Tor Kokonoe is the Irregular who has enrolled at Koryo Academy High School, a special institution set up to instil martial arts discipline and talent to those students, the one in a thousand that can accommodate Blaze powers. An implant allows students to manifest weapons from their souls, only Tor is Irregular in that he can only manifest a shield. But he has another, secret talent and a dark past. He thinks he’s left it all behind on day one, when he meets a cute girl on the way to the entrance ceremony, hits it off with her, and they wind up sitting together, certain that they’ve both made their first friend in high school. Then the Academy President, Sakuya Tsukumo announces that their first test will be to fight the person that they are sitting next to, the winner will be allowed into the Academy, the loser will be expelled. As Tor winds up fighting his new friend, a shy grey-haired girl named Julie Sigtana watches with interest.
Absolute Duo is released here as a BD/DVD combo, but this time I got only the DVD check discs to review. It’s on 2 discs as follows.
Disc 1
1. Blaze
2. Duo
3. Avenger
4. Exception
5. Level Up
6. Survive
7. Silver Blonde, Yellow Topaz
Disc 2
8. Selection
9. Rebels
10. Reign Conference
11. Killing Game
12. Absolute Duo
The Disc
The DVD component of this release presents its content with 1.78:1 anamorphic NTSC transfers (progressively encoded) and with DD 5.1 Surround English and 2.0 Japanese with optional subtitles and signs. It’s an unproblematic image on these discs, free of visible compression artefacts and low on digital banding, with smooth playback, especially on progressive equipment. The image is clear, and it’s another generic harem show, so the characters are recognisable clichés, but individual enough not to get sued by any other show. The backgrounds are fairly detailed, but the money has gone into the action sequences which are above average for this kind of show. The audio is fine, representing the action well, while the subtitles are timed accurately and are free of typos. I merely checked that the English dub is present, which it is, but didn’t form an opinion about it, while the Japanese audio sees the clichéd voices applied to the clichéd characters.
Extras
The discs present their content with static menus and jacket pictures.
Disc 1 autoplays with a trailer for Funimation NOW.
Disc 2 begins with a trailer for Assassination Classroom Season 1 Part 2.
There is an audio commentary here on episode 10 with ADR Director Caitlin Glass (Lilith Bristol), Felecia Angelle (Sakuya), and Anthony Bowling (Tora). The commentary on episode 12 sees ADR Director Zach Bolton (K), joined by Ricco Fajardo (Tor), and Bryn Apprill (Julie).

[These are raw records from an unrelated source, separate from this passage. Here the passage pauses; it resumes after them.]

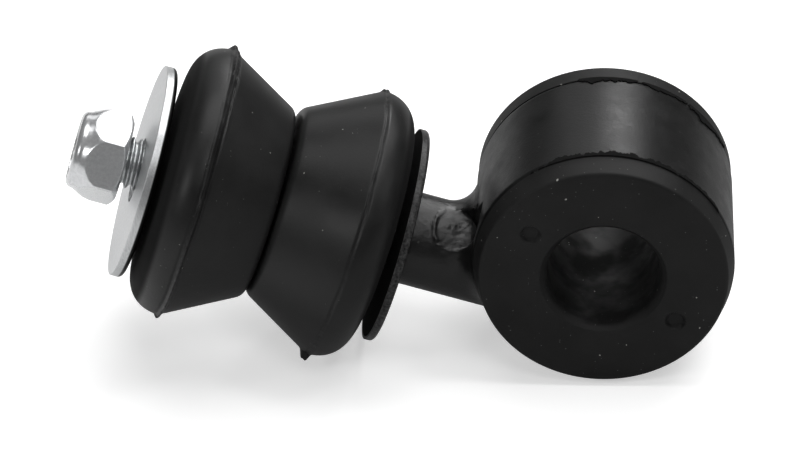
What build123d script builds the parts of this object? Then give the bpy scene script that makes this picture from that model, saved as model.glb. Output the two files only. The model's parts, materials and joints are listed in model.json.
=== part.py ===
# A drop link for an anti-roll bar. A forged eye holds a rubber bush for the end of the bar, and a stud
# on its shank carries two cone bushes between washers, held by a lock nut.
# Sizes are in millimetres. The origin is the middle of the bush's bore. +Y runs along the bore to the
# back, +Z is up as the link lies on a floor, and the stud rises towards -X.

import os
from math import asin, atan2, cos, degrees, hypot, radians, sin

from build123d import *

# Driving dimensions of the eye and its rubber bush
eye_radius = 24.75
eye_wall = 4.25
eye_length = 27.8
eye_edge = 0.6
bush_bore = 21.6
bush_flange = 4.1
bush_flange_taper = 1.6
bush_mouth = 1.2
bush_front_rounding = 0.9
bush_back_rounding = 0.4
mould_mark_radius = 1.7
mould_mark_depth = 0.55
mould_mark_reach = 16.7
mould_mark_angle = 144.5

# Driving dimensions of the shank and the stud
shank_radius = 9.05
shank_inset = 1.5
shank_blend = 5.0
shank_reach = 11.65
shoulder_edge = 0.8
stud_diameter = 10.0
stud_in_nut = 9.2
stud_chamfer = 1.0
test_flat_radius = 4.2
test_flat_depth = 0.6
test_flat_reach = 9.0
test_flat_turn = -122.0
test_dent_radius = 3.2
test_dent_depth = 0.5
test_dent_shift = 1.3

# Driving dimensions of the two cone bushes
nose_radius = 18.4
nose_rounding = 3.0
rim_radius = 26.35
rim_place = 14.6
shoulder_radius = 20.0
shoulder_height = 6.6
cone_length = 22.9
end_face_radius = 8.5
cone_bore = 11.7
flash_height = 0.5
flash_width = 0.9

# Driving dimensions of the washers
inner_washer_radius = 20.95
inner_washer_thickness = 1.6
inner_washer_bore = 10.6
inner_washer_roll = 0.7
outer_washer_radius = 20.7
outer_washer_thickness = 1.6
outer_washer_bore = 12.6
outer_washer_edge = 0.3

# Driving dimensions of the lock nut and its nylon ring
nut_flats = 16.0
nut_height = 10.0
nut_turn = -9.8
nut_face_chamfer = 0.7
nut_corner_height = 4.8
nut_collar_start = 7.3
nut_collar_radius = 7.75
nut_collar_rounding = 1.1
nut_lip = 0.6
insert_radius = 6.6
insert_height = 2.3

# Clearances
running_gap = 0.05
flange_gap = 0.15
seat_gap = 0.2
inner_cone_gap = 0.7
cone_gap = 0.2
outer_washer_gap = 1.2
nut_free_thread = 2.8

# How the loose pieces lean and hang in the play that the open nut leaves them
inner_cone_lean = 2.2
outer_cone_lean = 1.4
outer_washer_lean = 2.4
outer_washer_turn = 1.6
inner_washer_hang = 0.2
inner_cone_hang = 0.25
outer_cone_hang = 0.5
outer_washer_hang = 1.2

# The flanges of the bush end inside the eye's rim
bush_flange_radius = eye_radius - flange_gap
bush_face_radius = bush_flange_radius - bush_flange_taper

# The shank runs off the eye just inside its lower side, and its shoulder carries the stack
stud_offset = eye_radius - shank_radius - shank_inset
shoulder_place = eye_radius + shank_reach
test_flat_place = shoulder_place - test_flat_reach

# Places along the stud from the foot of the eye's axis, worked outwards from the shoulder
stud_radius = stud_diameter / 2
inner_washer_place = shoulder_place + seat_gap
inner_cone_room = inner_cone_gap + end_face_radius * sin(radians(inner_cone_lean))
inner_cone_end = inner_washer_place + inner_washer_thickness + inner_cone_room
inner_cone_nose = inner_cone_end + cone_length
cone_room = cone_gap + nose_radius * sin(radians(inner_cone_lean - outer_cone_lean))
outer_cone_nose = inner_cone_nose + cone_room
outer_cone_end = outer_cone_nose + cone_length
outer_washer_room = outer_washer_gap + end_face_radius * sin(radians(outer_washer_lean))
outer_washer_place = outer_cone_end + outer_washer_room
nut_place = outer_washer_place + outer_washer_thickness + nut_free_thread
stud_end = nut_place + stud_in_nut

# The link rests on its eye and on the rim of the leaning inner cone bush
inner_cone_middle = inner_cone_end + cone_length / 2
rim_reach = rim_radius + flash_height
rim_arm = cone_length - rim_place - cone_length / 2
lean = radians(inner_cone_lean)
rim_drop = stud_offset + inner_cone_hang + rim_reach * cos(lean) - rim_arm * sin(lean)
rim_along = inner_cone_middle + rim_arm * cos(lean) + rim_reach * sin(lean)
stud_rise = atan2(rim_drop, rim_along) - asin(eye_radius / hypot(rim_drop, rim_along))

# Local frames: one looks out of the front of the eye, the other along the stud towards the nut
eye_frame = Plane(origin=(0, 0, 0), x_dir=(1, 0, 0), z_dir=(0, -1, 0))
stud_foot = (-stud_offset * sin(stud_rise), 0, -stud_offset * cos(stud_rise))
stud_frame = Plane(origin=stud_foot, x_dir=(0, 1, 0), z_dir=(-cos(stud_rise), 0, sin(stud_rise)))


def tube(outer_radius, inner_radius, low, high):
    return Pos(0, 0, (low + high) / 2) * (
        Cylinder(outer_radius, high - low) - Cylinder(inner_radius, high - low)
    )


def on_eye(shape):
    return eye_frame.location * shape


def on_stud(shape):
    return stud_frame.location * shape


# The forging: eye, shank and stud are one piece of steel
def make_link():
    eye = on_eye(Cylinder(eye_radius, eye_length))
    eye = chamfer(eye.edges().filter_by(GeomType.CIRCLE), eye_edge)
    shank = on_stud(Pos(0, 0, shoulder_place / 2) * Cylinder(shank_radius, shoulder_place))
    body = eye + shank
    joint = body.edges().filter_by(lambda e: e.geom_type not in (GeomType.LINE, GeomType.CIRCLE))
    body = fillet(joint, shank_blend)
    end = on_stud(Pos(0, 0, shoulder_place))
    rim = body.edges().filter_by(GeomType.CIRCLE).sort_by_distance(end.position)[0]
    body = chamfer(rim, shoulder_edge)

    # A spot ground flat for the hardness test, with the dent of the ball in it
    flat_height = shank_radius - test_flat_depth
    cutter = Cylinder(test_flat_radius, shank_radius, align=(Align.CENTER, Align.CENTER, Align.MIN))
    ball_height = flat_height + test_dent_radius - test_dent_depth
    ball = Pos(0, -test_dent_shift, ball_height) * Sphere(test_dent_radius)
    spot = Pos(0, 0, flat_height) * cutter + ball
    face_out = Plane(
        origin=(0, 0, test_flat_place),
        x_dir=(-sin(radians(test_flat_turn)), cos(radians(test_flat_turn)), 0),
        z_dir=(cos(radians(test_flat_turn)), sin(radians(test_flat_turn)), 0),
    )
    body -= on_stud(face_out.location * spot)

    body -= on_eye(Cylinder(eye_radius - eye_wall, eye_length * 2))
    stud_length = stud_end - shoulder_place
    stud = Cylinder(stud_radius, stud_length, align=(Align.CENTER, Align.CENTER, Align.MIN))
    stud = chamfer(stud.edges().group_by(Axis.Z)[-1], stud_chamfer)
    return body + on_stud(Pos(0, 0, shoulder_place) * stud)


# The eye's rubber bush: a core in the eye, with a flange over each of its ends
def make_eye_bush():
    ring_end = eye_length / 2 + running_gap
    face = eye_length / 2 + bush_flange
    core = eye_radius - eye_wall - running_gap
    bore = bush_bore / 2
    outline = Polyline(
        (bore, -face + bush_mouth),
        (bore + bush_mouth, -face),
        (bush_flange_radius, -face),
        (bush_flange_radius, -ring_end),
        (core, -ring_end),
        (core, ring_end),
        (bush_flange_radius, ring_end),
        (bush_face_radius, face),
        (bore + bush_mouth, face),
        (bore, face - bush_mouth),
        close=True,
    )
    profile = make_face(outline)
    for height, rounding in ((face, bush_front_rounding), (-face, bush_back_rounding)):
        corner = profile.vertices().sort_by_distance((bush_flange_radius, height, 0))[0]
        profile = fillet(corner, rounding)
    bush = revolve(Plane.XZ * profile, Axis.Z)

    # Two shallow marks that the mould leaves in the front face
    ball = (mould_mark_radius**2 + mould_mark_depth**2) / (2 * mould_mark_depth)
    for turn in (mould_mark_angle, mould_mark_angle + 180):
        place = Rot(0, 0, turn) * Pos(mould_mark_reach, 0, face + ball - mould_mark_depth)
        bush -= place * Sphere(ball)
    return on_eye(bush)


# A cone bush with its nose at zero and its end face at the cone's length
def make_cone_bush():
    bore = cone_bore / 2
    outline = [
        Polyline((rim_radius, rim_place), (nose_radius, 0), (bore, 0), (bore, cone_length)),
        Polyline(
            (bore, cone_length),
            (end_face_radius, cone_length),
            (shoulder_radius, rim_place + shoulder_height),
        ),
        EllipticalCenterArc(
            (shoulder_radius, rim_place),
            rim_radius - shoulder_radius,
            shoulder_height,
            start_angle=0,
            arc_size=90,
        ),
    ]
    profile = make_face(outline)
    nose = profile.vertices().sort_by_distance((nose_radius, 0, 0))[0]
    profile = fillet(nose, nose_rounding)

    # The flash that the two halves of the mould leave round the rim
    inside = rim_radius - flash_width
    flash = Polyline(
        (inside, rim_place - flash_width),
        (rim_radius + flash_height, rim_place),
        (inside, rim_place + flash_width),
        close=True,
    )
    return revolve(Plane.XZ * (profile + make_face(flash)), Axis.Z)


def make_inner_washer():
    thickness = inner_washer_thickness
    washer = tube(inner_washer_radius, inner_washer_bore / 2, 0, thickness)
    rim = washer.edges().filter_by(GeomType.CIRCLE).group_by(Axis.Z)[0].sort_by(SortBy.RADIUS)[-1]
    return fillet(rim, inner_washer_roll)


def make_outer_washer():
    thickness = outer_washer_thickness
    washer = tube(outer_washer_radius, outer_washer_bore / 2, -thickness / 2, thickness / 2)
    rims = washer.edges().filter_by(GeomType.CIRCLE).sort_by(SortBy.RADIUS)[-2:]
    return fillet(rims, outer_washer_edge)


# The lock nut: a hexagon cut by a turned form that ends in a collar, crimped over the nylon ring
def make_nut():
    corner = nut_flats / 2 / cos(radians(30))
    flat = nut_flats / 2
    hexagon = extrude(
        RegularPolygon(flat, 6, major_radius=False, rotation=nut_turn), nut_height
    )
    outline = Polyline(
        (0, 0),
        (flat - nut_face_chamfer / 2, 0),
        (corner, nut_face_chamfer),
        (corner, nut_corner_height),
        (flat, nut_collar_start),
        (nut_collar_radius, nut_height),
        (0, nut_height),
        close=True,
    )
    profile = make_face(outline)
    shoulder = profile.vertices().sort_by_distance((nut_collar_radius, nut_height, 0))[0]
    profile = fillet(shoulder, nut_collar_rounding)
    nut = hexagon & revolve(Plane.XZ * profile, Axis.Z)
    pocket_top = nut_height - nut_lip
    pocket_bottom = pocket_top - insert_height - 2 * running_gap
    pocket = Cylinder(insert_radius + running_gap, pocket_top - pocket_bottom)
    nut -= Pos(0, 0, (pocket_top + pocket_bottom) / 2) * pocket
    return nut - Pos(0, 0, nut_height / 2) * Cylinder(stud_radius + running_gap, nut_height * 2)


def make_insert():
    top = nut_height - nut_lip - running_gap
    return tube(insert_radius, stud_radius + running_gap, top - insert_height, top)


cone = make_cone_bush()
outer_cone_middle = outer_cone_nose + cone_length / 2
inner_cone_turn = Pos(0, inner_cone_hang, inner_cone_middle) * Rot(inner_cone_lean, 0, 0)
outer_cone_turn = Pos(0, outer_cone_hang, outer_cone_middle) * Rot(outer_cone_lean, 0, 0)
washer_middle = outer_washer_place + outer_washer_thickness / 2
washer_turn = Rot(outer_washer_turn, -outer_washer_lean, 0)

parts = {
    "link_forging": make_link(),
    "eye_bush": make_eye_bush(),
    "inner_washer": on_stud(Pos(0, inner_washer_hang, inner_washer_place) * make_inner_washer()),
    "inner_cone_bush": on_stud(inner_cone_turn * Rot(180, 0, 0) * Pos(0, 0, -cone_length / 2) * cone),
    "outer_cone_bush": on_stud(outer_cone_turn * Pos(0, 0, -cone_length / 2) * cone),
    "outer_washer": on_stud(Pos(0, outer_washer_hang, washer_middle) * washer_turn * make_outer_washer()),
    "lock_nut": on_stud(Pos(0, 0, nut_place) * make_nut()),
    "nut_insert": on_stud(Pos(0, 0, nut_place) * make_insert()),
}

os.makedirs("parts", exist_ok=True)
for name, shape in parts.items():
    export_step(shape, f"parts/{name}.step")
    box = shape.bounding_box()
    print(name, [round(v, 2) for v in (*box.min, *box.max)], round(shape.volume, 1))
print("stud rises", round(degrees(stud_rise), 3), "degrees; nut face at", round(nut_place, 3))
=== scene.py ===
import json
from math import atan2, cos, degrees, exp, hypot, pi, radians, sin, tan

import bpy
from mathutils import Matrix, Vector, noise

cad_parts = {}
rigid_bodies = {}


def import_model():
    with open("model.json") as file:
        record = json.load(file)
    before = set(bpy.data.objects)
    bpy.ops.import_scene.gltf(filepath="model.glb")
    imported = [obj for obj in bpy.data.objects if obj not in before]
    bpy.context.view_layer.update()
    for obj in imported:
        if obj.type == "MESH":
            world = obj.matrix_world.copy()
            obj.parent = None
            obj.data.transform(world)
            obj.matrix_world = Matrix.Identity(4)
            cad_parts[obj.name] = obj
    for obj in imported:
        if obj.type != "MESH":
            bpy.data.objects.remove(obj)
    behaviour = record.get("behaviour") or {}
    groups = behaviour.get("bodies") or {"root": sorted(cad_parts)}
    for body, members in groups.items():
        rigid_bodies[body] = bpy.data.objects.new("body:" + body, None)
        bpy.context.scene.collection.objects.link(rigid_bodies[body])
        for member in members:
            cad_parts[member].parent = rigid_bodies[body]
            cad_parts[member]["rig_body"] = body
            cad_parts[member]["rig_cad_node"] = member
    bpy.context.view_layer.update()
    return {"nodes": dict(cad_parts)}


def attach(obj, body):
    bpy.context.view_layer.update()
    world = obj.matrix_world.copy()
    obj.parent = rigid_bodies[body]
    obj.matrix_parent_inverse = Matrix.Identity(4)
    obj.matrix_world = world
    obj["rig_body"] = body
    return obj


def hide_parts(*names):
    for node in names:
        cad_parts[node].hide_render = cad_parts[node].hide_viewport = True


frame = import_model()
nodes = frame["nodes"]
mm = 0.001
print("frame loaded:", sorted(nodes))


# Numbers
def apart(heading, other):  # degrees from one heading to another, from -180 to 180
    return (heading - other + 180) % 360 - 180


def bell(distance, width, power=2):  # 1 in the middle, next to nothing past the width
    return exp(-(distance / width) ** power)


def smoothStep(value):  # 0 below 0, 1 above 1 and an S between them
    value = min(1, max(0, value))
    return value * value * (3 - 2 * value)


def inMillimetres(vertex):
    return (value / mm for value in vertex.co)


def shift(x, y, z):  # mm
    return Matrix.Translation((x * mm, y * mm, z * mm))


def turn(degreesTurned, axis):
    return Matrix.Rotation(radians(degreesTurned), 4, axis)


# Points of an ellipse's arc in a (radius, height) outline, from first to last degrees
def arc(centreRadius, centreHeight, radius, height, first, last, count):
    angles = [radians(first + (last - first) * i / count) for i in range(count + 1)]
    return [(centreRadius + radius * cos(a), centreHeight + height * sin(a)) for a in angles]


# The points that cut the line from start to stop into count equal parts, without its ends
def between(start, stop, count):
    shares = [i / count for i in range(1, count)]
    return [(start[0] + (stop[0] - start[0]) * s, start[1] + (stop[1] - start[1]) * s) for s in shares]


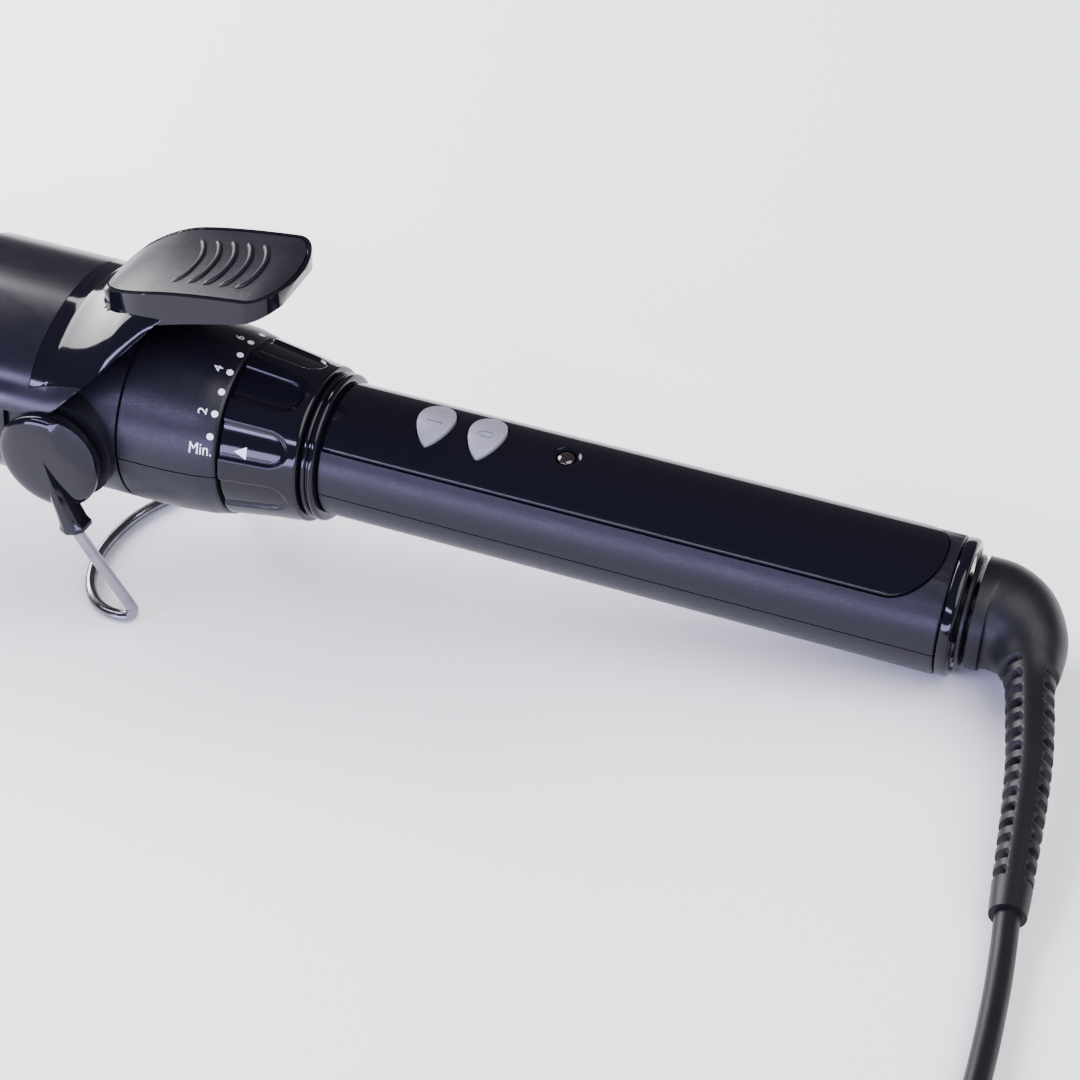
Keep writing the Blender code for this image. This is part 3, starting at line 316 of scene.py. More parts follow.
def placed(name, data):
    """A new object with this data, in the scene."""
    made = bpy.data.objects.new(name, data)
    bpy.context.scene.collection.objects.link(made)
    return made


def edit(piece):
    """Edit mode with all of the piece selected."""
    only(piece)
    bpy.ops.object.mode_set(mode="EDIT")
    bpy.ops.mesh.select_all(action="SELECT")


def tidy_normals(piece, merge=0.0):
    edit(piece)
    if merge:
        bpy.ops.mesh.remove_doubles(threshold=merge)
    bpy.ops.mesh.normals_make_consistent(inside=False)
    bpy.ops.object.mode_set(mode="OBJECT")


def modify(piece, kind, **settings):
    only(piece)
    change = piece.modifiers.new(kind.lower(), kind)
    for name, value in settings.items():
        setattr(change, name, value)
    bpy.ops.object.modifier_apply(modifier=change.name)
    return piece


def bevel(piece, width, segments=3, angle=35):
    return modify(piece, "BEVEL", width=width, segments=segments, limit_method="ANGLE",
                  angle_limit=math.radians(angle), miter_outer="MITER_ARC")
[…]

You also get the textless credits (1 opening, 3 endings), Promo Videos, Commercials, the US Trailer, and Funimation trailers for Blood Blockade Battlefront, Garo the Animation, Doamygar-D, The Heroic Legend of Arslan, The Rolling Girls, Yona of the Dawn, and World Break: Aria of a Curse for a Holy Swordsman.
Conclusion
These are the hardest reviews to write, not the brilliant shows, and not even the dross. It’s the shows that are decidedly average, that do nothing to stand out, that merely conform to a basic format and style, and are indistinguishable from half a dozen others just like them. I’ve been cogitating for a couple of hours now on what I have to say about Absolute Duo, and depressingly, the answer is Absolutely Nothing.
It ploughs its story furrow competently enough; it establishes a magical academy where students do battle, like countless other such institutions in various anime shows. It introduces its main character, and gives him a harem to play with over the course of its episodes, with the central female, the quiet, soft spoken grey-haired girl. It seamlessly supplies its slice of life antics, the harem hi-jinks, the fan service and the general silliness, while a plot which develops in the background gradually comes to the forefront for the end of the series when things get half-serious. It substitutes genuine character development with a whole bunch of flashback sequences to give the characters tragic pasts. It also substitutes a genuine story with oodles of jargon, and supposedly ‘kewl’ twists that keep on coming one after the other; the way an in-over-their-head gambler will keep upping the ante just to save face, long after it’s become obvious that he’s lost.
This review has been tainted by the cynicism of a reviewer who has just seen too many of this kind of show. I was actually watching two of them together for review this time, Absolute Duo and Mikagura School Suite. The latter managed to do enough to stand out from the pack, show an identity of its own, but Absolute Duo did not. It’s an identikit, by the numbers show. I wish I could reinstate some of that first time enthusiasm I had when I first got into serialised anime. I can fully imagine that if you haven’t seen a lot of anime, if this is your first high school, magical battle show, then you could very well fall in love with it, invest in the characters, latch onto the jargon, read into the back story, and in proper harem tradition, root for whichever girl you feel most deserves to end up with Tor Kokonoe. I was like that with Kiddy Grade, the first Gonzo anime that I watched, a cyberpunk sci-fi action adventure with oodles of mystery and conspiracy. I thought it was the best thing ever for a while, until I watched some more Gonzo anime, and realised that their stock in trade was the cyberpunk sci-fi action adventure with oodles of mystery and conspiracy.
If you haven’t seen too many anime and none of this particular genre, then Absolute Duo is worth a try. It tells its story competently enough, and it doesn’t step too far wrong with its relationship comedy. I have to admit that it did entertain me in this regard at least. It’s a nice, toe in the water show, not too spectacular, not too outside the norm; enough to give you a grounding in what an average anime show is like, all the clichés and foibles intact. But nothing of value will be lost if you happen to miss out.